次の生放送会場に行かなければならない都合で鯨は20時には会場を去らざるをえず、鯨がその生放送のwifiを担当していたので20時に会は終わった。鯨が帰り支度をしていると
「聴いていたなかで高村さんのが一番良かった」
と芝浦氏が誰宛にでもなく言う。それは間違いなくそうで、普通に本の宣伝をしていたのが高村さんと芝浦さんの2人くらいしかいなかったからだ。一番良かったのは芝浦氏のものだろう。帰り仕度が済んで鯨がいざ帰ろうとしたときに、芝浦氏は鈴木さんを呼び止めて
「参加者に集客力がない」
と言っていた。鈴木さんは「この人がいるから観ようと思う人はノンポリ天皇さんと鯨さんしかいないんで」などと返していたが、そんな返答はもう無意味だろう。2人の前提は生放送のはじめから大きく食い違っているのだから。
「お酒はやめましょう。鯨さんがうるさくて半分くらいの視聴者は落としましたよ」
牟礼鯨はチョコレート菓子バッカスのなかに入っている洋酒以外のアルコールは摂取していないし、周知の通り普段から酔っぱらった風体の鯨である。芝浦氏が自己愛のあまり現実を認識する力を失っていたのはいつからだったのだろう。鯨は挨拶をし足早に会場を出て目白の森をあとにした。そのあと、芝浦氏が鈴木さんとどんな会話をしたのかは知らない。

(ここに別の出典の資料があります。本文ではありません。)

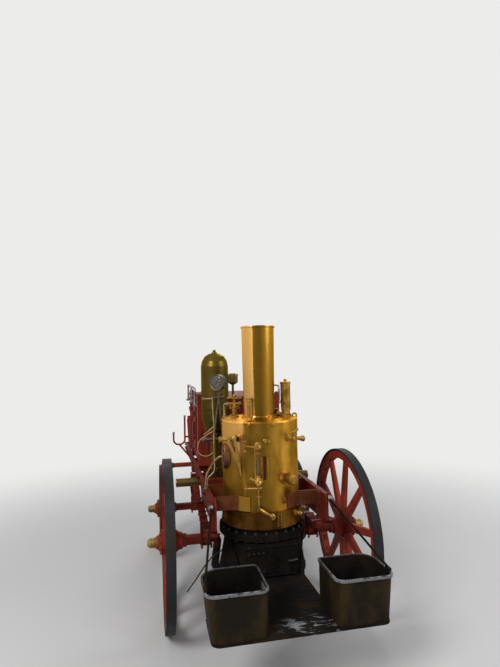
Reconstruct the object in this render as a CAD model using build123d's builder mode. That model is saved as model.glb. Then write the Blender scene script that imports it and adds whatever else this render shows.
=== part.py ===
from build123d import *

import os
from math import asin, atan2, cos, degrees, radians, sin

os.makedirs("parts", exist_ok=True)

# A small horse-drawn steam fire engine, in millimetres.
# X points to the right, Y forward and Z up. The ground is at Z = 0, and the
# origin is under the middle of the engine's length and width.

# Clearances
seat_gap = 0.3
pin_gap = 0.05
end_play = 2.0
swing_gap = 5.0

# Running gear
rear_wheel_d = 1066.0
front_wheel_d = 774.0
track = 1250.0
wheelbase = 1270.0
tyre_w = 58.0
tyre_t = 14.0
felloe_w = 50.0
felloe_t = 50.0
spoke_count = 10
spoke_first_angle = 25.0
spoke_w_nave = 62.0
spoke_w_felloe = 46.0
spoke_t_nave = 36.0
spoke_t_felloe = 28.0
spoke_corner = 9.0
spoke_root = 12.0
spoke_tip = 6.0
nave_d = 148.0
nave_neck_d = 104.0
nave_inner = 95.0
nave_outer = 72.0
dish = 16.0
arm_d = 54.0
cap_d = 60.0
cap_collar_d = 88.0
cap_length = 62.0
cap_wall = 7.0
arm_play = 4.0
beam = 52.0
collar_d = 86.0
collar_t = 24.0

# Reach in front of and behind the rear axle
bunker_back = 990.0
dash_front = 2255.0
rear_axle_y = (bunker_back - dash_front) / 2
front_axle_y = rear_axle_y + wheelbase
rear_axle_z = rear_wheel_d / 2
front_axle_z = front_wheel_d / 2

# Frame side plates
rail_x = 352.0
rail_t = 12.0
rail_top = 865.0
rail_bottom = 690.0
rail_bar_bottom = 815.0
rail_back_y = rear_axle_y - 376.0
rail_deep_y = rear_axle_y + 400.0
rail_slope = 120.0
rail_front_y = rear_axle_y + 1990.0
rail_inside = rail_x - rail_t / 2
rail_outside = rail_x + rail_t / 2
cross_t = 40.0
rail_corner = 20.0

# Springs
rear_spring_x = 372.0
leaf_t = 8.0
leaf_w = 50.0
rear_leaves = 6
rear_spring_half = 320.0
front_leaves = 4
front_spring_half = 300.0
front_spring_x = 330.0
spring_pad = 5.0
eye_r = 17.0
eye_pin_r = 8.0
leaf_shrink = 0.82
spring_seat_half = 40.0
ear_t = 8.0
ear_plate_t = 8.0
ear_play = 1.0
pin_end = 6.0

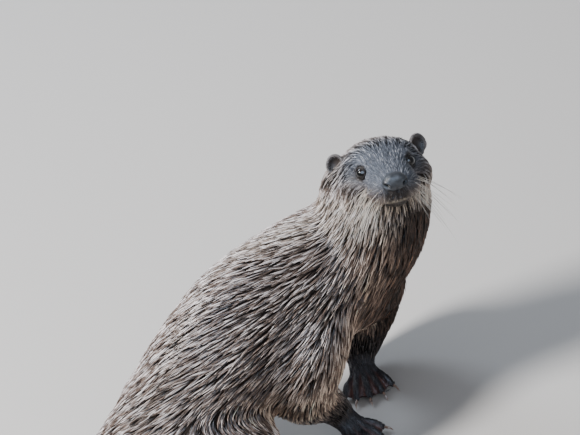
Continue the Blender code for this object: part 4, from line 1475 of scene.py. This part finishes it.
def add_stage(target):
    mesh = bpy.data.meshes.new("floor")
    corners = [(x * FLOOR_REACH, y * FLOOR_REACH, 0) for x, y in ((-1, -1), (1, -1), (1, 1), (-1, 1))]
    mesh.from_pydata(corners, [], [(0, 1, 2, 3)])
    mesh.materials.append(Finish("floor", Roughness=0.9).coloured((0.62, 0.61, 0.60, 1)))
    floor = add_object("floor", mesh)
    world = bpy.data.worlds.new("studio")
    bpy.context.scene.world = world
    world.use_nodes = True
    background = world.node_tree.nodes["Background"]
    background.inputs["Color"].default_value = (0.84, 0.88, 0.95, 1)
    background.inputs["Strength"].default_value = 0.34
    for name, (place, size, power, colour) in LIGHTS.items():
        lamp = bpy.data.lights.new(name, "AREA")
        lamp.shape, lamp.size = "DISK", size
        lamp.energy, lamp.color = power, colour
        obj = add_object(name, lamp)
        obj.location = target + Vector(place)
        obj.rotation_euler = (-Vector(place)).to_track_quat("-Z", "Y").to_euler()
        obj.visible_diffuse = name != "sky"  # only its reflection is wanted


def add_camera():
    """The photograph's view; returns the point that it looks at."""
    turn, rise = math.radians(VIEW_TURN), math.radians(VIEW_RISE)
    back = Vector((-math.sin(turn) * math.cos(rise), -math.cos(turn) * math.cos(rise), math.sin(rise)))
    target = at_body(*VIEW_AT)
    data = bpy.data.cameras.new("camera")
    data.sensor_width = 36.0
    data.lens = data.sensor_width * VIEW_DISTANCE / VIEW_WIDTH
    data.clip_start, data.clip_end = 0.1, 30.0
    camera = add_object("camera", data)
    camera.location = target + back * VIEW_DISTANCE
    camera.rotation_mode = "QUATERNION"
    level = (-back).to_track_quat("-Z", "Y")
    camera.rotation_quaternion = level @ Matrix.Rotation(-math.radians(VIEW_ROLL), 4, "Z").to_quaternion()
    bpy.context.scene.camera = camera
    return target


THIN_HAIR = (9.0, 4.0)  # mm, lengths over which the skin comes to be seen between the hairs
SKIN_SHADE, THIN_SHADE = 0.12, 0.79  # painted shade on the skin: how light it is under long hair, and how much more under short


def main():
    add_stage(add_camera())
    mesh = make_skin()
    skin = Skin(mesh)
    add_colours(mesh, "mark", marks(skin.points, skin.normals))
    thin = smoothstep(*THIN_HAIR, hair_kinds(skin.points)[:, 0])
    # painted shade on the skin, darkest under long hair
    add_values(mesh, "shade", SKIN_SHADE + THIN_SHADE * thin)
    add_grain(mesh, skin.points)
    keep("skin", mesh, skin_material(), "coat", *BODY, *LEGS, *PAWS)
    hair = coat_material()
    add_coat(skin, hair)
    add_ear_fur(hair)
    finish_claws()
    add_eyes()
    add_nose()
    add_ears()
    add_whiskers(skin)


main()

池袋駅についてから20時20分頃、西口のケンタッキー前に鯨鳥三日の三人で集まりビッグエコーの一室でユーストをした。和やかな放送だった。ラストオーダー後のコメダ珈琲で三人が無言で座っているとき、ふと、生放送の追加枠の料金を鈴木さんに払い忘れていたことを思いだした。超文学フリマでちゃんと払うので待っていてください。